What makes my art so cool? I don't know if it's that cool [laughs]. It's all on the eye of the beholder, I guess. I just try to capture what I think looks the best in my eyes. The way I see things, I want to share with people, and I guess, people are digging it.
I really love seeing motorcycles in motion. Motorcycles were made to move. They were not made to be stared at and sitting in a corner of a room or a garage and never to be ridden.
For me, the fulfillment of seeing a motorcycle moving and actually capturing that is something that I strive for. I ride next to my subjects that I'm taking photos of on my own personal bike. I shoot, controlling all manual settings to get the right speed, the right aperture, and the right shutter speed, while also controlling my throttle and making sure that I'm lining up the shot correctly. It's a pretty scary situation. Sometimes my wife hates it but it definitely makes for some really amazing shots and things that you can't just capture in the back of a truck or on the side of a van. You find yourself with only one angle of a subject where I can get 30 or 40 different angles hanging off my motorcycle. A lot of people think I'm a little nuts. Some people are a little scared when they ride with me at first, but then after they get going and they understand what I'm doing and it's a lot of fun. That to me is something special and I guess a cool factor.
I think the toughest part about being an artist is just creating and keeping it fresh and new and not redoing the same thing over and over again. With motorcycles, that's great because every single subject is different in their own way, shape and form. Then I find that finding new spots that are interesting and intriguing backgrounds for that motorcycle is also really a lot of fun for me. It brings back to the skateboarding days that I used to-- It's also skateboard and you find new skate spots, it's the same thing with photography. Finding new sceneries and spots that you can park a motorcycle, along with roads to ride on and shoot. That's another thing that I really find a little difficult. Sometimes it's finding a spot, but once you find it or you find that perfect shot, then you just know the rest of that's going to be amazing.
Do I feel like our generation is shaping the motorcycle industry? I would say that we're definitely adding to the motorcycle industry. Definitely, sharing our viewpoints with social media and technology, it's so much easier to get the word around and what we're trying to accomplish and what we're trying to do and share our art and share parts and things of that nature that people are making and getting it out to the masses as fast as possible. I do feel like we are shaping it a little more than probably back in the day, but without back in the day and the history of people doing what they were doing, motorcycle wise and chopper world wise, I don't think it would be possible.
Without your roots you can't shape anything. You have to have some inspiration, some guidance and things to look up to without looking up to artists or looking up to different builders or anything that you're doing and not saying that you're not inspired by it from history, you're lying to yourself, you're lying to everyone else. You're always inspired. You're always looking at things that will help your ideas come to fruition in another sense.

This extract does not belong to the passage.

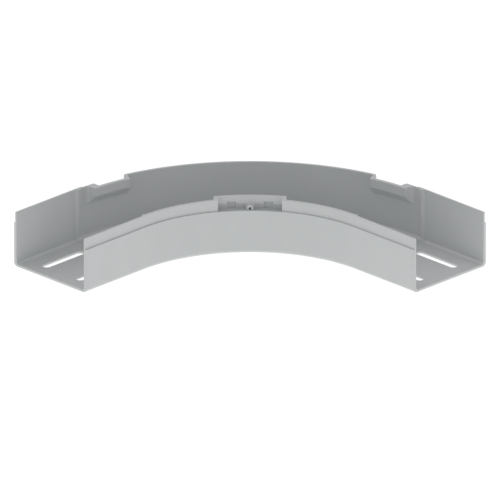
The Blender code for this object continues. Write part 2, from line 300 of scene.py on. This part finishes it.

As for shaping the motorcycle industry and what it would look like in the future, the sky's the limit. People are innovating stuff every day, new parts, videos, photography. It's countless, just non-stop information flowing on social media and different channels that you see coming in from all over the world. To be a part of the history and to be a part in time right now in the motorcycle industry and hopefully putting a staple on it, I'm grateful for that. I hope that one day somebody sees some of my photos and goes, "Wow I want to jump on a motorcycle right now because that looks like the coolest thing in the world ." 60, 70 years from now, if I was remembered for that, awesome.